Extract the data exactly, missing nothing.

——————

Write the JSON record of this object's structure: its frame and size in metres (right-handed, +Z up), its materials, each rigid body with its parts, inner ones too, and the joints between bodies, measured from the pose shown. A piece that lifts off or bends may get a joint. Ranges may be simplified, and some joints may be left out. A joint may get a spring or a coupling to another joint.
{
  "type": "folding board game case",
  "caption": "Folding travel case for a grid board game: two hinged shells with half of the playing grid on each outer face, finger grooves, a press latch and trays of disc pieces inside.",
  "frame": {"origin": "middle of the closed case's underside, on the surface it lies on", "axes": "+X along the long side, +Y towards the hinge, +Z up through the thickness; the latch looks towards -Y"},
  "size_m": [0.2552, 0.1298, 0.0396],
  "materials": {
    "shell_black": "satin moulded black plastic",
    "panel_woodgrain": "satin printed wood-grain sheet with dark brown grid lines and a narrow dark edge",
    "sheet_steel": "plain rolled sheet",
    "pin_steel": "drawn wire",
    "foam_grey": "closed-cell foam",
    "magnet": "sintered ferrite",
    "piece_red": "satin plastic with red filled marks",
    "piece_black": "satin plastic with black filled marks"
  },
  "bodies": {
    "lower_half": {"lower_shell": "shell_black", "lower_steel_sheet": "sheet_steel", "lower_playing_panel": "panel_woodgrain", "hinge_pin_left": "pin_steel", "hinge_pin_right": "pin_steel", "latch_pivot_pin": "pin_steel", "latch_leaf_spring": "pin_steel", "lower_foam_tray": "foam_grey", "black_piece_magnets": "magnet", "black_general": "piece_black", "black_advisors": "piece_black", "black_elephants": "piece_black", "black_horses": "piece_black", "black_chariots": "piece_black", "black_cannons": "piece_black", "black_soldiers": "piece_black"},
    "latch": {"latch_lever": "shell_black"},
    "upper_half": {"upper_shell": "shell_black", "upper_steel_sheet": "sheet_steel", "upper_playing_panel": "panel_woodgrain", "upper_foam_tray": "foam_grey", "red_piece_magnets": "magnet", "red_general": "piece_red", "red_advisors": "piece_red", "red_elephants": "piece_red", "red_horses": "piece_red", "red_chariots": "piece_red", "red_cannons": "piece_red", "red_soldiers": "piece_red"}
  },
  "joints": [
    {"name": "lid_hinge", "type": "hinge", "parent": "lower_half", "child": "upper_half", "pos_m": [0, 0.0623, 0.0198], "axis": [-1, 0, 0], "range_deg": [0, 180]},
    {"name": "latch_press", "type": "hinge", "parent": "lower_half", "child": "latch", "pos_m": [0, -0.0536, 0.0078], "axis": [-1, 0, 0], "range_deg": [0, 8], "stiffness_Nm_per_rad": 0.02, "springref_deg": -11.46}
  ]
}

——————

__Result of the exercise__
Write the JSON record of this object's structure: its frame and size in metres (right-handed, +Z up), its materials, each rigid body with its parts, inner ones too, and the joints between bodies, measured from the pose shown. A piece that lifts off or bends may get a joint. Ranges may be simplified, and some joints may be left out. A joint may get a spring or a coupling to another joint.
{
  "type": "folding board game case",
  "caption": "Folding travel case for a grid board game: two hinged shells with half of the playing grid on each outer face, finger grooves, a press latch and trays of disc pieces inside.",
  "frame": {"origin": "middle of the closed case's underside, on the surface it lies on", "axes": "+X along the long side, +Y towards the hinge, +Z up through the thickness; the latch looks towards -Y"},
  "size_m": [0.2552, 0.1298, 0.0396],
  "materials": {
    "shell_black": "satin moulded black plastic",
    "panel_woodgrain": "satin printed wood-grain sheet with dark brown grid lines and a narrow dark edge",
    "sheet_steel": "plain rolled sheet",
    "pin_steel": "drawn wire",
    "foam_grey": "closed-cell foam",
    "magnet": "sintered ferrite",
    "piece_red": "satin plastic with red filled marks",
    "piece_black": "satin plastic with black filled marks"
  },
  "bodies": {
    "lower_half": {"lower_shell": "shell_black", "lower_steel_sheet": "sheet_steel", "lower_playing_panel": "panel_woodgrain", "hinge_pin_left": "pin_steel", "hinge_pin_right": "pin_steel", "latch_pivot_pin": "pin_steel", "latch_leaf_spring": "pin_steel", "lower_foam_tray": "foam_grey", "black_piece_magnets": "magnet", "black_general": "piece_black", "black_advisors": "piece_black", "black_elephants": "piece_black", "black_horses": "piece_black", "black_chariots": "piece_black", "black_cannons": "piece_black", "black_soldiers": "piece_black"},
    "latch": {"latch_lever": "shell_black"},
    "upper_half": {"upper_shell": "shell_black", "upper_steel_sheet": "sheet_steel", "upper_playing_panel": "panel_woodgrain", "upper_foam_tray": "foam_grey", "red_piece_magnets": "magnet", "red_general": "piece_red", "red_advisors": "piece_red", "red_elephants": "piece_red", "red_horses": "piece_red", "red_chariots": "piece_red", "red_cannons": "piece_red", "red_soldiers": "piece_red"}
  },
  "joints": [
    {"name": "lid_hinge", "type": "hinge", "parent": "lower_half", "child": "upper_half", "pos_m": [0, 0.0623, 0.0198], "axis": [-1, 0, 0], "range_deg": [0, 180]},
    {"name": "latch_press", "type": "hinge", "parent": "lower_half", "child": "latch", "pos_m": [0, -0.0536, 0.0078], "axis": [-1, 0, 0], "range_deg": [0, 8], "stiffness_Nm_per_rad": 0.02, "springref_deg": -11.46}
  ]
}